*STATED EXERCISE:* Restate the span of lines that starts with the line containing "step = 360 / hole_count" and ends with the line containing "points = [vertex.co", word for word, including both, with nothing else.

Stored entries
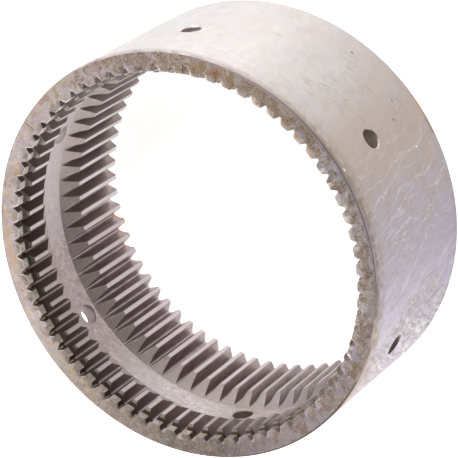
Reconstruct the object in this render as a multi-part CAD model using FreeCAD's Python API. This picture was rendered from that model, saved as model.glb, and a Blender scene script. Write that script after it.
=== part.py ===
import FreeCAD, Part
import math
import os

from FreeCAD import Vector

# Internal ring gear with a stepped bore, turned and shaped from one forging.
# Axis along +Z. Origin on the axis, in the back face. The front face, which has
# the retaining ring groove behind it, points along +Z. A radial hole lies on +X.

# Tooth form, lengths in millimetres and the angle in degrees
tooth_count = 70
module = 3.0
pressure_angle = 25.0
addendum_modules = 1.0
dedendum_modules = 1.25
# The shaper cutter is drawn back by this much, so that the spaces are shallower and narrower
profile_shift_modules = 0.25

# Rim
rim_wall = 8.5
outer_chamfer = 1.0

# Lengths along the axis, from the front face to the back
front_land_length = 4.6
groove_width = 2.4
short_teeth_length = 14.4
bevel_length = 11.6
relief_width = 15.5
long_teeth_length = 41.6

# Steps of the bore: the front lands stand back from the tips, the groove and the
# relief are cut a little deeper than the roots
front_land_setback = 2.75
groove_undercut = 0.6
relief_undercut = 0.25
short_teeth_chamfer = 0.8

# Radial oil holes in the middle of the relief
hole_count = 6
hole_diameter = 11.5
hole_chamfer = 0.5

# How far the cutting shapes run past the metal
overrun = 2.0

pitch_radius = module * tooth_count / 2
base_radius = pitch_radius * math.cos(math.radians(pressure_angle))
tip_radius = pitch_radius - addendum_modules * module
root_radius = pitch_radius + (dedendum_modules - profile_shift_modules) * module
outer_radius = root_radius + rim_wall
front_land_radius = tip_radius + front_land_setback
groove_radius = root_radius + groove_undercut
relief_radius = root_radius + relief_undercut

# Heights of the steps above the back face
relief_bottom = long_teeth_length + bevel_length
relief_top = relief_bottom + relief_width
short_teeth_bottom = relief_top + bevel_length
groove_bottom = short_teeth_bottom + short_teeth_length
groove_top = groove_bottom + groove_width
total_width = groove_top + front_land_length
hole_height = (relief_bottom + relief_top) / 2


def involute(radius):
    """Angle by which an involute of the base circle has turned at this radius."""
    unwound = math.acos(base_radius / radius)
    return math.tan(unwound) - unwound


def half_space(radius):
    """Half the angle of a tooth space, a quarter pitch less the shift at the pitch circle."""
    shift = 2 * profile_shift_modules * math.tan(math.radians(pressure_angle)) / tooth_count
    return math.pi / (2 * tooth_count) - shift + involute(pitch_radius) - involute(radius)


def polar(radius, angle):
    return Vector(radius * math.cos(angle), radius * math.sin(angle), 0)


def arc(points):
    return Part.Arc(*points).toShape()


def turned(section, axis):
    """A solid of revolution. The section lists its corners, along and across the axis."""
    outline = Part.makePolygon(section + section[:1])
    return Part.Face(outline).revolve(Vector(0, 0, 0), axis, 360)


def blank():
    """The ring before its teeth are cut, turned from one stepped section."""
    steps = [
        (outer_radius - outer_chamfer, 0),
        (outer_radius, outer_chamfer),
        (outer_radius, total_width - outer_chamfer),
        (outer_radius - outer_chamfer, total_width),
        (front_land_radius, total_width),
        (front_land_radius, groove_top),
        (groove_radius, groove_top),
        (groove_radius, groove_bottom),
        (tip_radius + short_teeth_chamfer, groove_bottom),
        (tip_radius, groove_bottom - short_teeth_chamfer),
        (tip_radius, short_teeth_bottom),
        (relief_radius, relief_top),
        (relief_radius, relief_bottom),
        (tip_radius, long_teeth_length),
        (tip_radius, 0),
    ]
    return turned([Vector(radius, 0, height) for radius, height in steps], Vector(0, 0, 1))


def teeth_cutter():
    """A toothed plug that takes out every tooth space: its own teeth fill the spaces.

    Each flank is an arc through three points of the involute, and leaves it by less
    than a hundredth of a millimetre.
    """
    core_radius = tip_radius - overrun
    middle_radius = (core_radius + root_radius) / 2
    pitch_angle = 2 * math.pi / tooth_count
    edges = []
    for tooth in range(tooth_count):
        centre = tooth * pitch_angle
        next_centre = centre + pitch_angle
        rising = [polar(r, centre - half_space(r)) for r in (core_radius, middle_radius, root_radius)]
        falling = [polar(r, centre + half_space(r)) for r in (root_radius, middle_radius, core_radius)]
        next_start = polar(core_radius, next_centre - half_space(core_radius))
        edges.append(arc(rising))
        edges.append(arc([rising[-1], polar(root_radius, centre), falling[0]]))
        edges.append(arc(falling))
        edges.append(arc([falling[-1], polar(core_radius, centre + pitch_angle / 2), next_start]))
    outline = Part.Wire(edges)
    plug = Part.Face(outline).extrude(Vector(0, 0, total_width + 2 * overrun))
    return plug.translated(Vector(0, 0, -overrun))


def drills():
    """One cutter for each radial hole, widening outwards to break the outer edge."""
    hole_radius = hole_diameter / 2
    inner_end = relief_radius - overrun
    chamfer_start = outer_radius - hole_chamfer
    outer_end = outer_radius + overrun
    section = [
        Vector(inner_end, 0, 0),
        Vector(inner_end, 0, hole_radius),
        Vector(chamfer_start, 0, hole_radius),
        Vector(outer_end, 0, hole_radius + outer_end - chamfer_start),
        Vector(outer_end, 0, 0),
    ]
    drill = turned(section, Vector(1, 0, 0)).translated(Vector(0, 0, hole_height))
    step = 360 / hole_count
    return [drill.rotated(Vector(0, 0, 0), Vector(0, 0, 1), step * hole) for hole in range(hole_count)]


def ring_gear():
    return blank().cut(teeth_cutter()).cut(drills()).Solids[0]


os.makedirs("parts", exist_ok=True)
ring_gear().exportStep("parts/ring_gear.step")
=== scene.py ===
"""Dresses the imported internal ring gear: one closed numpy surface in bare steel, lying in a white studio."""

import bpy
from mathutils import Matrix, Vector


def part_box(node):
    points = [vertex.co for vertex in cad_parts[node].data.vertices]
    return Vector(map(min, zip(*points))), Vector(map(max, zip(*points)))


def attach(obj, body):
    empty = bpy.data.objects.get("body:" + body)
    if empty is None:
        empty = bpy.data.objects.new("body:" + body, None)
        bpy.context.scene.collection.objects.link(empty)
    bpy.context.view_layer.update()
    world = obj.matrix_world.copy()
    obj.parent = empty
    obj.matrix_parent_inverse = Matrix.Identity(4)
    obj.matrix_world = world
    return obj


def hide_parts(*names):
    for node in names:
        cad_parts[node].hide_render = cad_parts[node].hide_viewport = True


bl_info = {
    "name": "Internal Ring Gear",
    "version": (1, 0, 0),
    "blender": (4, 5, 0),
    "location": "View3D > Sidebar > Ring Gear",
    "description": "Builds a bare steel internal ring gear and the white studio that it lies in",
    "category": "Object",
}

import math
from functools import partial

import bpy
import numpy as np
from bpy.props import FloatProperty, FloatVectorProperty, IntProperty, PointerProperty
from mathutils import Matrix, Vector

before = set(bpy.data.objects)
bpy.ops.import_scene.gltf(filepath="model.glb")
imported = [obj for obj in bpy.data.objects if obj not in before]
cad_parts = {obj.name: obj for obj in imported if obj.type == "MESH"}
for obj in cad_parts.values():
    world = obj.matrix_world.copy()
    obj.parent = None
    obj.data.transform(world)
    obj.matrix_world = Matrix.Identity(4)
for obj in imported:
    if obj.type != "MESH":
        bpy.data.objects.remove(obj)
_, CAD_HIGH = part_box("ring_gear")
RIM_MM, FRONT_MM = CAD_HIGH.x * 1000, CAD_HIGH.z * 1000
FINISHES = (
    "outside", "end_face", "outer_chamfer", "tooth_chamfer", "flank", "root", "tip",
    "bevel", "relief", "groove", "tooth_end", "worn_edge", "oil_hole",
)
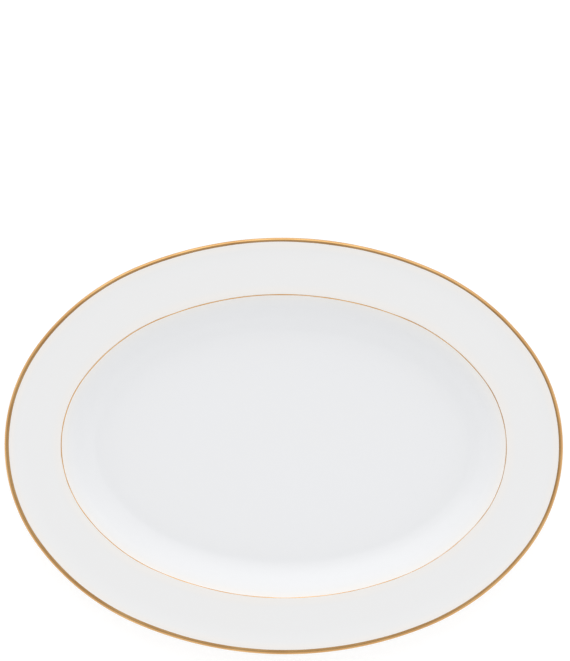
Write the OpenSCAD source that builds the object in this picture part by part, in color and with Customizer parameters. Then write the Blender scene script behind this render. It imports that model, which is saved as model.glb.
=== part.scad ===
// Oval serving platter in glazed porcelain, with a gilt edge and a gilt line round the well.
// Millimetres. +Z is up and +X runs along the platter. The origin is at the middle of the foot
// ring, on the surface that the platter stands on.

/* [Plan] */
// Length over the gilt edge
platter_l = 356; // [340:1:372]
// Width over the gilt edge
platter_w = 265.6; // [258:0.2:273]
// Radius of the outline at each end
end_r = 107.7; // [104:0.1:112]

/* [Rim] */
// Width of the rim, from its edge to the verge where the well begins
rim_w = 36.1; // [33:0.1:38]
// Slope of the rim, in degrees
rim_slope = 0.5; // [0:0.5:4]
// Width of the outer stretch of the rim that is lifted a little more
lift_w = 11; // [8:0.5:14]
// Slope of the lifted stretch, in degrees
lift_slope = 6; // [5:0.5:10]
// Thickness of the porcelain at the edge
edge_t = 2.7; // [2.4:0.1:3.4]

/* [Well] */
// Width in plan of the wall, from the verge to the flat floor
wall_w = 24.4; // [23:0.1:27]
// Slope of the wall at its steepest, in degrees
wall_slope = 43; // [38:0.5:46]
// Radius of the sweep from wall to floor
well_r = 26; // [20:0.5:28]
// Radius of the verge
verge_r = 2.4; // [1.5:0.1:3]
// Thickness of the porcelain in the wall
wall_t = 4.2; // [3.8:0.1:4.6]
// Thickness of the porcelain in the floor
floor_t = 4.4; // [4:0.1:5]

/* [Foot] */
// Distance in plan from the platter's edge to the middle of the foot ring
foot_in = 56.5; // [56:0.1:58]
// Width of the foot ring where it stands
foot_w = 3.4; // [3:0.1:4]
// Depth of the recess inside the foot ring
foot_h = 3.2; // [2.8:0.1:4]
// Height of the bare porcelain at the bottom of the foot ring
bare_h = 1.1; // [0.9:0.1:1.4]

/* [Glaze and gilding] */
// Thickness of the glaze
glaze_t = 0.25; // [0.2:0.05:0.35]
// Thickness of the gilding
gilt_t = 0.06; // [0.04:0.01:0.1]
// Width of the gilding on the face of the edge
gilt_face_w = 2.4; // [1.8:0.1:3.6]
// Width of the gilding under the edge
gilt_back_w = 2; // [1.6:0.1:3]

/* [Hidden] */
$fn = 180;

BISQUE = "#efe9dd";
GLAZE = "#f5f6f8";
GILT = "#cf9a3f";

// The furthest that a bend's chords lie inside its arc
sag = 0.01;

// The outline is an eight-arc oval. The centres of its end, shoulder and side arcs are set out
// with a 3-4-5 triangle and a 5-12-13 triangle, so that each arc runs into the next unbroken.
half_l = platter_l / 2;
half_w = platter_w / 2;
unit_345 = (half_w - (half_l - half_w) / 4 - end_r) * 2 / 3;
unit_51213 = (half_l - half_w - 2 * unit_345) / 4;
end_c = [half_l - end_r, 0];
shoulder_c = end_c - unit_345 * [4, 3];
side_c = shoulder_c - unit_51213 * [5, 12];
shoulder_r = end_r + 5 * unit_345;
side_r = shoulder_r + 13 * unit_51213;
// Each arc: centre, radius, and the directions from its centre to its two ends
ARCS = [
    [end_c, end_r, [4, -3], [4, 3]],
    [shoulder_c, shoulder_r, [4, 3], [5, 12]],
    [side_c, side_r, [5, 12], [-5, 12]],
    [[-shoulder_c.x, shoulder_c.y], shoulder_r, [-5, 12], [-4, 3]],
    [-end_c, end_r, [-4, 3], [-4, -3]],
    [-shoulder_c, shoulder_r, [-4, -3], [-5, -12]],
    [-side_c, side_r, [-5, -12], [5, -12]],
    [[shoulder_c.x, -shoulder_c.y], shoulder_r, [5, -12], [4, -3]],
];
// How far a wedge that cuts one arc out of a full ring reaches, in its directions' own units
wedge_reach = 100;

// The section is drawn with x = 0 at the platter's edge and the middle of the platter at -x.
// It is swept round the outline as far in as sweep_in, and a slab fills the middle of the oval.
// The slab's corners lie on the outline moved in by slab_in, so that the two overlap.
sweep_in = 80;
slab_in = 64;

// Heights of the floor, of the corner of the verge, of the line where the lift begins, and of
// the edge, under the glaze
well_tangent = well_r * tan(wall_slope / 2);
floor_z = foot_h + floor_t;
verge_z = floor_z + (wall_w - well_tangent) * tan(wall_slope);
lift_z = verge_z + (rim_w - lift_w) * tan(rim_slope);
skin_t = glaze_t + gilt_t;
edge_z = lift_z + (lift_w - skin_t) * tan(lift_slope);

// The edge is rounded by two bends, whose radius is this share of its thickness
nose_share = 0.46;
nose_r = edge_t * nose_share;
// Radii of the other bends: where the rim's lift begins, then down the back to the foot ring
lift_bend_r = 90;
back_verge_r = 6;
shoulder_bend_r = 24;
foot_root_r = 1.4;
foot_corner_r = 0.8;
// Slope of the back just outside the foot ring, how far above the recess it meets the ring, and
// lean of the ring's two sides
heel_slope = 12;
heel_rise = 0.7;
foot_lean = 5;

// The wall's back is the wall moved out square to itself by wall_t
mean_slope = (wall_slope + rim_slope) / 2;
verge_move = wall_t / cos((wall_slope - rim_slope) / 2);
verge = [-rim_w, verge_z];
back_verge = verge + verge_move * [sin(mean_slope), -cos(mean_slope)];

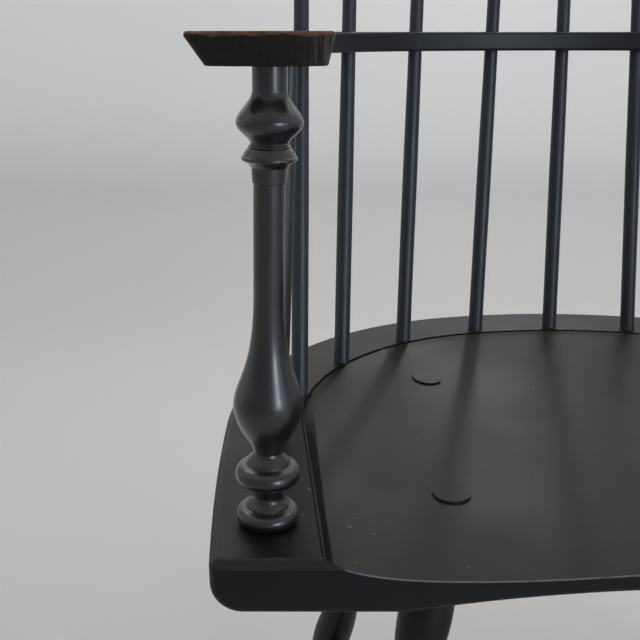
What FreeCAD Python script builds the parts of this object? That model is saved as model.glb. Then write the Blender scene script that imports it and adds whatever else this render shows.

*TASK ANSWER:*
    step = 360 / hole_count
    return [drill.rotated(Vector(0, 0, 0), Vector(0, 0, 1), step * hole) for hole in range(hole_count)]


def ring_gear():
    return blank().cut(teeth_cutter()).cut(drills()).Solids[0]


os.makedirs("parts", exist_ok=True)
ring_gear().exportStep("parts/ring_gear.step")
=== scene.py ===
"""Dresses the imported internal ring gear: one closed numpy surface in bare steel, lying in a white studio."""

import bpy
from mathutils import Matrix, Vector


def part_box(node):
    points = [vertex.co for vertex in cad_parts[node].data.vertices]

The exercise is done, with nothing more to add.